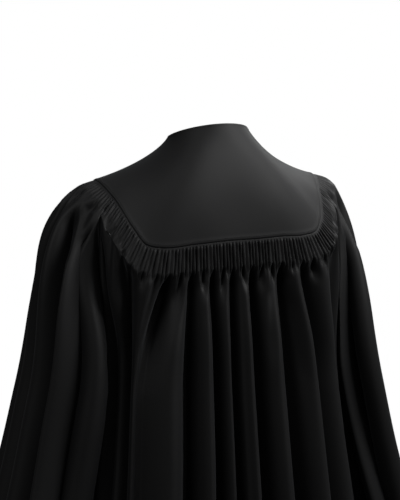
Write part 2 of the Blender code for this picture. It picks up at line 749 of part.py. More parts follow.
def grid_solid(name, widths, lengths, heights, filled, place, finish):
    """A solid of box cells. filled says which cells (width, length, height) are full, and place gives a corner."""
    bm = bmesh.new()
    corners = {}

    def corner(*key):
        if key not in corners:
            corners[key] = bm.verts.new(place(widths[key[0]], lengths[key[1]], heights[key[2]]))
        return corners[key]

    full = set(filled)
    for cell in full:
        for axis in range(3):
            for step in (0, 1):
                beyond = list(cell)
                beyond[axis] += 2 * step - 1
                if tuple(beyond) in full:
                    continue
                first, second = [other for other in range(3) if other != axis]
                ring = []
                for u, v in ((0, 0), (1, 0), (1, 1), (0, 1)):
                    key = list(cell)
                    key[axis] += step
                    key[first] += u
                    key[second] += v
                    ring.append(corner(*key))
                bm.faces.new(ring)
    bmesh.ops.recalc_face_normals(bm, faces=bm.faces)
    bmesh.ops.triangulate(bm, faces=bm.faces)
    return add_object(name, bm, finish)


def zip_path():
    """Points down the middle of the zip's outer face, and the way out of it."""
    edge = PLACE["centre front"]
    cut = front_cut()
    last = float(len(cut.folds))
    points = [yoke_point(edge, share)[0] for share in np.linspace(0, 1, 5)]
    points += [cut.surface([last], [down])[0] for down in (0.5, 1.0) + FALL_ROWS]
    points = np.array(points)
    points[:, 0] = 0
    along = unit(np.gradient(points, axis=0))
    return points, along, np.cross(along, (1.0, 0, 0))


def zip_strip(finish):
    points, along, out = zip_path()
    side = np.array([ZIP_HALF_WIDTH, 0, 0])
    bm = bmesh.new()
    rings = []
    for point, way in zip(points, out):
        inside = point - way * ZIP_THICK
        rings.append([bm.verts.new(at) for at in (point - side, point + side, inside + side, inside - side)])
    for upper, lower in zip(rings, rings[1:]):
        for corner in range(4):
            other = (corner + 1) % 4
            bm.faces.new((upper[corner], upper[other], lower[other], lower[corner]))
    bm.faces.new(rings[0])
    bm.faces.new(rings[-1])
    bmesh.ops.recalc_face_normals(bm, faces=bm.faces)
    bmesh.ops.triangulate(bm, faces=bm.faces)
    return add_object("zip_chain", bm, finish)


def slider_frame():
    """The slider's middle on the zip's outer face, the way down the zip and the way out of it."""
    points, along, out = zip_path()
    reached = np.concatenate([[0], np.cumsum(np.linalg.norm(np.diff(points, axis=0), axis=1))])
    ends = [np.array([np.interp(at, reached, points[:, axis]) for axis in range(3)])
            for at in (SLIDER_PLACE - SLIDER_HALF_LENGTH, SLIDER_PLACE + SLIDER_HALF_LENGTH)]
    way = unit(ends[1] - ends[0])
    return (ends[0] + ends[1]) / 2, way, np.cross(way, (1.0, 0, 0))


def zip_hardware(finish):
    """The slider with its bridge, and the tab whose top bar lies in the bridge."""
    middle, down, out = slider_frame()

    def place(width, length, height):
        return middle + np.array([width, 0, 0]) + down * length + out * (height + SLIDER_LIFT)

    widths = (-SLIDER_HALF_WIDTH, -BRIDGE_HALF_WIDTH, BRIDGE_HALF_WIDTH, SLIDER_HALF_WIDTH)
    lengths = (-SLIDER_HALF_LENGTH, -BRIDGE_HALF_LENGTH, POST - BRIDGE_HALF_LENGTH,
               BRIDGE_HALF_LENGTH - POST, BRIDGE_HALF_LENGTH, SLIDER_HALF_LENGTH)
    opening = SLIDER_THICK + BRIDGE_OPENING
    heights = (0, SLIDER_THICK, opening, opening + BRIDGE_BAR)
    base = [(i, j, 0) for i in range(3) for j in range(5)]
    bridge = [(1, 1, 1), (1, 3, 1), (1, 1, 2), (1, 2, 2), (1, 3, 2)]
    grid_solid("zip_slider", widths, lengths, heights, base + bridge, place, finish)

    pin = -BRIDGE_HALF_LENGTH + POST + SEAM_GAP + TAB_BAR / 2
    under = SLIDER_THICK + (BRIDGE_OPENING - TAB_THICK) / 2
    widths = (-TAB_HALF_WIDTH, TAB_RAIL - TAB_HALF_WIDTH, TAB_HALF_WIDTH - TAB_RAIL, TAB_HALF_WIDTH)
    lengths = (pin - TAB_BAR / 2, pin + TAB_BAR / 2, pin + TAB_WINDOW, pin + TAB_LENGTH)
    rails = [(0, 1, 0), (2, 1, 0)]
    across = [(i, j, 0) for i in range(3) for j in (0, 2)]
    grid_solid("zip_pull_tab", widths, lengths, (under, under + TAB_THICK), across + rails, place, finish)


def build():
    for old in list(bpy.data.objects):
        bpy.data.objects.remove(old)
    cloth = material("matte_black_cloth", (0.012, 0.012, 0.013), 0.85)
    shoulder = PLACE["shoulder"]
    front = PLACE["centre front"]
    yoke_wall("yoke_back", shoulder, -shoulder, 36, keep_back_yoke, cloth)
    yoke_wall("yoke_front_left", front, shoulder, 14, keep_front_yoke, cloth)
    yoke_wall("yoke_front_right", front, shoulder, 14, keep_front_yoke, cloth, mirror=True)
    cloth_wall("back", back_cut(), cloth)
    cloth_wall("front_left", front_cut(), cloth)
    cloth_wall("front_right", front_cut(), cloth, mirror=True)
    left = sleeve_cut(LEFT_SLEEVE_FOLDS, LEFT_SLEEVE_RINGS, LEFT_FULLNESS, LEFT_SPREAD)
    right = sleeve_cut(RIGHT_SLEEVE_FOLDS, RIGHT_SLEEVE_RINGS, RIGHT_FULLNESS, RIGHT_SPREAD)
    cloth_wall("sleeve_left", left, cloth, closed=True)
    cloth_wall("sleeve_right", right, cloth, closed=True, mirror=True)
    zip_strip(material("black_zip_tape", (0.010, 0.010, 0.011), 0.6))
    zip_hardware(material("black_metal", (0.03, 0.03, 0.032), 0.35, 1.0))


build()
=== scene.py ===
"""The black graduation gown, dressed.

A smooth yoke with a fluted band under it, a gathered back and fronts, bell sleeves and a front zip.
The cloth follows the rings and seams of the solids, in metres. Its folds are half as deep again and lean to
one side, and some folds of the back and the sleeves have sizes of their own.
"""

import math
from collections import namedtuple
from functools import partial

import bmesh
import bpy
import numpy as np
from mathutils import Matrix, Vector
from mathutils.bvhtree import BVHTree


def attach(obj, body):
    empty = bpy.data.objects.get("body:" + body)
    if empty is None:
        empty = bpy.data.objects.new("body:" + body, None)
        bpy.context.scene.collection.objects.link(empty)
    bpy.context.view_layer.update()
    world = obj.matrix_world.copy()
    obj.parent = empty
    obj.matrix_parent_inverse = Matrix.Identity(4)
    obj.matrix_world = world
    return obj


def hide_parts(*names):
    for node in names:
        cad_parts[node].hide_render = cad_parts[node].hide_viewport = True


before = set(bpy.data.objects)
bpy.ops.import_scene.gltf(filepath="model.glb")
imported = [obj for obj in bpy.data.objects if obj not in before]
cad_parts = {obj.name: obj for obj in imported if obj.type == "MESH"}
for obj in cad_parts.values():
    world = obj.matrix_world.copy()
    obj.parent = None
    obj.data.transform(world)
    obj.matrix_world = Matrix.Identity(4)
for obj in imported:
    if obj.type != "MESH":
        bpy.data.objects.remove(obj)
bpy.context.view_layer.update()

# Cloth and sewing
CLOTH = 0.0010
YOKE_CLOTH = 0.0015
YOKE_LIFT = 0.0010
SEAM_GAP = 0.0003
SEAM_ALLOWANCE = 0.005
SEAM_UNDER = 0.0018
FLUTED_BAND = 0.042
FLUTE = 0.0034
FLAT_STRIP = 0.13
LONG_FLUTES = 1.04
SHORT_FLUTES = 0.42
FLUTE_SLACK = 0.7
GATHER_OPENING = 0.24
PUFF = 0.0022
TUCK = 0.0025
TUCK_DEPTH = 0.0017
STITCH_PITCH = 0.0042
STITCH = (0.0014, 0.00032, 0.00022)
SEWN_IN = 0.0045
YOKE_STITCH_LIFT = 0.0005
CUT_STITCH_LIFT = 0.0001
SEAM_RIDGE = 0.0003
SEAM_RIDGE_PLACE = 0.004
SEAM_RIDGE_WIDTH = 0.005
SEAM_ROLL = 0.0009
SEAM_ROLL_WIDTH = 0.0015
TURNED_HEM = 0.020
TOOTH_PITCH = 0.0028
TOOTH = (0.0024, 0.0016, 0.0011)
TOOTH_ASIDE = 0.0006
TOOTH_PROUD = 0.0003
TEETH_START = 0.012325
TEETH_END = 0.006
GUTTER = 0.08
ROUNDNESS = 2.0
DEEPER = 1.5
VALLEY_SHARE = 0.62
LEAN = 1.0
LEFT_FULLNESS = 0.28
RIGHT_FULLNESS = 0.25
LEFT_SPREAD = 0.75
RIGHT_SPREAD = 0.53

# Neckline
NECK_HALF_WIDTH = 0.065
NAPE_RISE = 0.033
SIDE_RISE = 0.011
V_DEPTH = 0.098
V_DROP = 0.095
NECK_SLOPE_BACK = math.radians(66)
NECK_SLOPE_SIDE = math.radians(62)
RIGHT_CORNER_RISE = 0.009
RIGHT_SHOULDER_DROP = 0.0055
YOKE_BULGE = 0.012
YOKE_EASE = 0.045

# Heights
LOW_Z = -0.38
CUFF_Z = -0.68
HEM_Z = -1.184
BELOW_CUFF_Z = CUFF_Z - 0.05
ARMHOLE_TOP_Z = -0.1055
UNDERARM = (0.2020, 0.0, -0.268)
FLOOR_Z = -1.46
FLOOR_GLOW = 0.72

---

TASK BRIEF: Repeat, word for word, the lines from the opening of the material through the line containing "return add_object(name, bm, finish)".

OUTPUT FOR THIS EXERCISE:
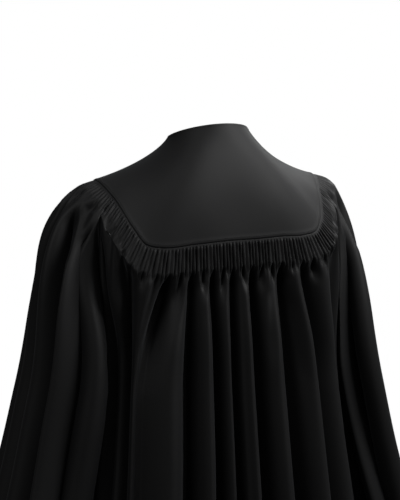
Write part 2 of the Blender code for this picture. It picks up at line 749 of part.py. More parts follow.
def grid_solid(name, widths, lengths, heights, filled, place, finish):
    """A solid of box cells. filled says which cells (width, length, height) are full, and place gives a corner."""
    bm = bmesh.new()
    corners = {}

    def corner(*key):
        if key not in corners:
            corners[key] = bm.verts.new(place(widths[key[0]], lengths[key[1]], heights[key[2]]))
        return corners[key]

    full = set(filled)
    for cell in full:
        for axis in range(3):
            for step in (0, 1):
                beyond = list(cell)
                beyond[axis] += 2 * step - 1
                if tuple(beyond) in full:
                    continue
                first, second = [other for other in range(3) if other != axis]
                ring = []
                for u, v in ((0, 0), (1, 0), (1, 1), (0, 1)):
                    key = list(cell)
                    key[axis] += step
                    key[first] += u
                    key[second] += v
                    ring.append(corner(*key))
                bm.faces.new(ring)
    bmesh.ops.recalc_face_normals(bm, faces=bm.faces)
    bmesh.ops.triangulate(bm, faces=bm.faces)
    return add_object(name, bm, finish)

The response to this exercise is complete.